While reading a different thread this question came to my mind. Bees Wax, Stearic Acid and Cocoa Butter generally lend to making hard bars of soap. Do they also to an equal degree cause faster acceleration of trace?  Other than personal preference, and price, are they essentially the same when using them for their hard soap quality?  It was suggested to me in the past using Stearic Acid should be used in Hot Processed soap making, but not Cold Process. Does this hold true for Bees Wax and Cocoa Butter as well?


----------



## dixiedragon (Jun 24, 2015)

I have never soaped with stearic acid, so I can't speak to that. Cocoa butter does speed trace - I only soap with it when I am making all-veg bars. It isn't unmanageable, but it tends to be rather applesauce-like when I pour it in the mold.

For me, beeswax is a different beast, b/c I use yellow beeswax which still has some honey residue, I guess you'd call it? It smells rich and sweet. I also use honey and beeswax in the same soaps. Because beeswax has a higher melting temp, you have to soap it hot, which speeds up the whole process. So I can't tell if the beeswax is causing fast trace or the heat is causing fast trace.


----------



## The Efficacious Gentleman (Jun 24, 2015)
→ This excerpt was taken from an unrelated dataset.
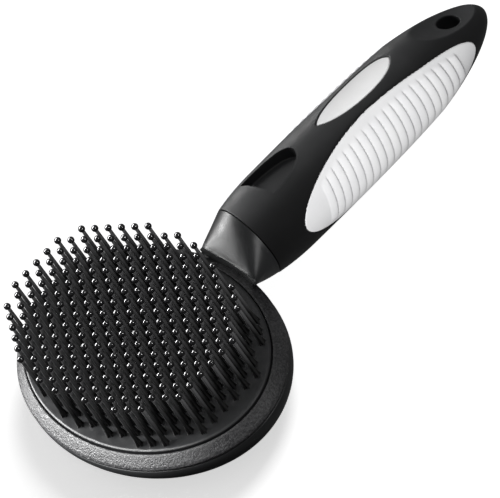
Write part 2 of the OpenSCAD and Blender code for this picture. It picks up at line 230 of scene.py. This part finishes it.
class Builder:
    def __init__(self):
        self.points = []
        self.faces = []
        self.count = 0

    def add(self, points):
        points = np.asarray(points, float).reshape(-1, 3)
        first = self.count
        self.points.append(points)
        self.count += len(points)
        return first

    # Quads between the rows of a grid of points; a ring is closed across its columns.
    def grid(self, points, ring=False, keep=None, flip=False):
        rows, columns = points.shape[:2]
        first = self.add(points)
        i, k = np.meshgrid(np.arange(rows - 1), np.arange(columns if ring else columns - 1), indexing="ij")
        n = (k + 1) % columns
        a, b, c, d = (first + v for v in (i * columns + k, (i + 1) * columns + k, (i + 1) * columns + n,
                                          i * columns + n))
        quads = np.stack([a, b, c, d] if not flip else [d, c, b, a], -1)
        if keep is not None:
            quads = quads[keep]
        self.faces += quads.reshape(-1, 4).tolist()
        return first

    def cap(self, first, count, center, flip=False):
        middle = self.add([center])
        for k in range(count):
            ends = (first + k, first + (k + 1) % count)
            self.faces.append([middle, *(ends if not flip else ends[::-1])])

    def piece(self, name, *rest, **more):
        return mesh_piece(name, np.vstack(self.points), self.faces, *rest, **more)


# The head's outline, moved inward
def outline(inside, count=HEAD_SIDES):
    a = np.linspace(0, 2 * np.pi, count, endpoint=False)
    side = np.stack([np.cos(a) / HEAD_A, np.sin(a) / HEAD_B], -1)
    side /= np.linalg.norm(side, axis=1)[:, None]
    return np.stack([HEAD_A * np.cos(a), HEAD_B * np.sin(a)], -1) - inside * side


def swept(section):
    return np.stack([np.column_stack([outline(-x), np.full(HEAD_SIDES, z)]) for x, z in section])


# Each point replaced by the mean of itself and its neighbours along a closed axis
def blurred(points, reach, axis):
    return np.mean([np.roll(points, k, axis) for k in range(-reach, reach + 1)], 0)


def arc(x, z, radius, start, end, steps=6):
    t = np.radians(np.linspace(start, end, steps + 1))
    return list(zip(x + radius * np.cos(t), z + radius * np.sin(t)))


# The neck, whose two halves belong to the shell and the front frame
FRONT_X = HEAD_A - NECK_FRONT
NECK_END = COLLAR_X + 0.5
COLLAR_LOW = AXIS_Z - COLLAR_R
top_line = bezier([[FRONT_X, AXIS_Z + NECK_STEP], [FRONT_X + 1, AXIS_Z + NECK_STEP + 3],
                   [NECK_END - 4.8, AXIS_Z + 8], [NECK_END, AXIS_Z + COLLAR_R]])


def bowed(v, power):
    return np.sign(v) * np.abs(v) ** (2 / power)


def neck_point(x, angle, high):
    t = np.clip((x - FRONT_X) / (NECK_END - FRONT_X), 0, 1)
    wide = NECK_HALF + (COLLAR_R - NECK_HALF) * t
    root = 0.7 * HEAD_A
    low = np.where(x > FRONT_X, COLLAR_LOW,
                   1 + (COLLAR_LOW - 1) * np.sin(np.pi / 2 * np.clip((x - root) / (FRONT_X - root), 0, 1)))
    power = 2.6 - 0.6 * t if high else 1.05 + 0.95 * t
    if not high:
        power = power + (2 - power) * (1 - smooth(np.abs(np.sin(angle)) / 0.6))
    rise = np.interp(x, top_line[:, 0], top_line[:, 1]) - AXIS_Z if high else AXIS_Z - low
    y = wide * bowed(np.cos(angle), power)
    return np.stack([x, y, AXIS_Z + rise * bowed(np.sin(angle), power)], -1)


def collar_plane(z):
    return COLLAR_X + (-SEAM / 2 + (z - AXIS_Z) * math.sin(DROP)) / math.cos(DROP)


FRONT_LOW = 12.4


def front_x(y):
    edge = outline(NECK_FRONT, 2048)
    edge = edge[edge[:, 0] > 0]
    order = np.argsort(edge[:, 1])
    return np.interp(y, edge[order, 1], edge[order, 0])


def neck_rows(high):
    columns = NECK_SPAN + 1
    angle = np.linspace(0, np.pi, columns) if high else np.linspace(np.pi, 2 * np.pi, columns)
    start = front_x(NECK_HALF * bowed(np.cos(angle), 2.6 if high else 1.05))
    if not high:
        deep = neck_point(start, angle, high)[:, 2] < FRONT_LOW
        start = np.where(deep, 0.72 * HEAD_A, start)
    end = np.full(columns, COLLAR_X)
    for _ in range(3):
        end = collar_plane(neck_point(end, angle, high)[:, 2])
    x = start + (end - start) * neck_steps[:, None]
    return neck_point(x, np.broadcast_to(angle, x.shape), high)


# Where the two halves meet at the sides, the corner is rounded over a few columns
neck_steps = np.linspace(0, 1, NECK_ROWS) ** 1.3
halves = np.concatenate([neck_rows(True), neck_rows(False)[:, 1:-1]], 1)
soft = blurred(halves, CORNER_REACH, 1)
side_gap = np.abs((np.arange(2 * NECK_SPAN) + NECK_SPAN // 2) % NECK_SPAN - NECK_SPAN // 2)
share = smooth(1.5 - side_gap / CORNER_REACH)[None, :, None] * smooth((1 - neck_steps) / 0.2)[:, None, None]
reach = np.abs(halves[..., 1]).max(1) / np.abs(halves * (1 - share) + soft * share)[..., 1].max(1)
soft[..., 1] *= reach[:, None]
halves = halves * (1 - share) + soft * share
across = np.roll(halves, 1, 1) - np.roll(halves, -1, 1)
neck_normals = np.cross(np.gradient(halves, axis=0), across)
neck_normals /= np.linalg.norm(neck_normals, axis=2)[..., None] + 1e-9
neck_normals = blurred(neck_normals, NORMAL_REACH, 1)
neck_normals /= np.linalg.norm(neck_normals, axis=2)[..., None] + 1e-9


def half_of(rows, high):
    return rows[:, :NECK_SPAN + 1] if high else np.concatenate([rows[:, NECK_SPAN:], rows[:, :1]], 1)


def neck_half(name, high, node, slot):
    body = half_of(halves, high)
    inward = np.array([COLLAR_X, 0, AXIS_Z]) - body[-1]
    inward[:, 0] = 0
    inward /= np.linalg.norm(inward, axis=1)[:, None]
    neck = Builder()
    neck.grid(body, flip=True)
    neck.grid(np.stack([body[-1], body[-1] + 0.9 * inward, body[-1] + 3 * inward]), flip=True)
    if high:
        low = body[0].copy()
        low[:, 1] *= 0.68
        low[:, 0] = front_x(low[:, 1])
        low[:, 2] = FRONT_LOW
        neck.grid(np.stack([low, body[0]]), flip=True)
    neck.piece(name, neck_mat, node, slot, normals=half_of(neck_normals, high).reshape(-1, 3))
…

Beeswax would be the least "altering" to your recipe.  Stearic will go solid very quickly, which is why it is generally only used in HP (it is basically unmanageable in CP) and cocoa butter can cause brittle soaps.

They should all be used in different amounts, obviously, and I think that they are far from the only and best ways to add hardness - if you are using a hard oil, something like lard (or palm) would be a better option than stearic or cocoa butter.


----------



## Seawolfe (Jun 24, 2015)

In my experience, pain in the @#$^%^ to soap with goes Cocoa butter > Beeswax > Stearic  with stearic being the biggest pain. Cocoa butter doesn't seem any more difficult to work with than say shea, because while hard at room temp, it melts very easily.

Ive used both cocoa butter and beeswax in soaps, especially when I wanted to make a vegan no palm soap, and I was pleased with it.


----------